Friday, February 9, 2007

Arizona Councilman Refuses To Stand For Pledge

MESA, AZ ~ One resident suggested that City Councilman Tom Rawles should be buried in the cement his construction company uses. Others have suggested more dramatic retaliation after he started refusing to recite or stand for the Pledge of Allegiance during council meetings to protest the war in Iraq. He has sat out for the pledge twice so far.

His stand has angered fellow council members and constituents alike in this conservative Phoenix suburb of about 400,000, with several people demanding the first-term councilman be thrown out of office. Police briefly provided him with protection before deciding the threats were no reason for alarm.

"You have disrespected our country and the symbol of it and the men and women who fought for it," resident Mike Thelan told Rawles through tears at a council meeting on Monday. "You have acted like a spoiled little child that has not received what he wants from his parents."

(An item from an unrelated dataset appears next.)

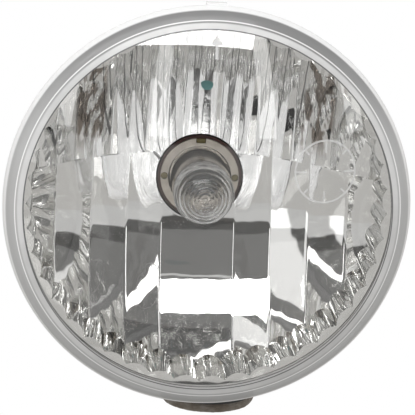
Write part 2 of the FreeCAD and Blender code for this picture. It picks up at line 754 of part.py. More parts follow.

Rawles, a 57-year-old lawyer who long ago decided not to run for re-election when his term is up in June 2008, said he will continue his protest "until the troops come home." He said he doesn't mind that his stand is angering some people. "That's what political speech is supposed to do. It's supposed to infuriate and irritate and challenge and make people think," Rawles said. "They apparently would prefer me just to walk lockstep and mouth ritualistic words to a mandatory ceremony, and that's not my idea of freedom."

In similar protests over the years, two black American sprinters at the 1968 Mexico City Olympics bowed their heads and raised their gloved fists in a black-power salute during the national anthem. In 1996, NBA player Mahmoud Abdul-Rauf refused to stand for the anthem because of what he said was the United States' history of tyranny.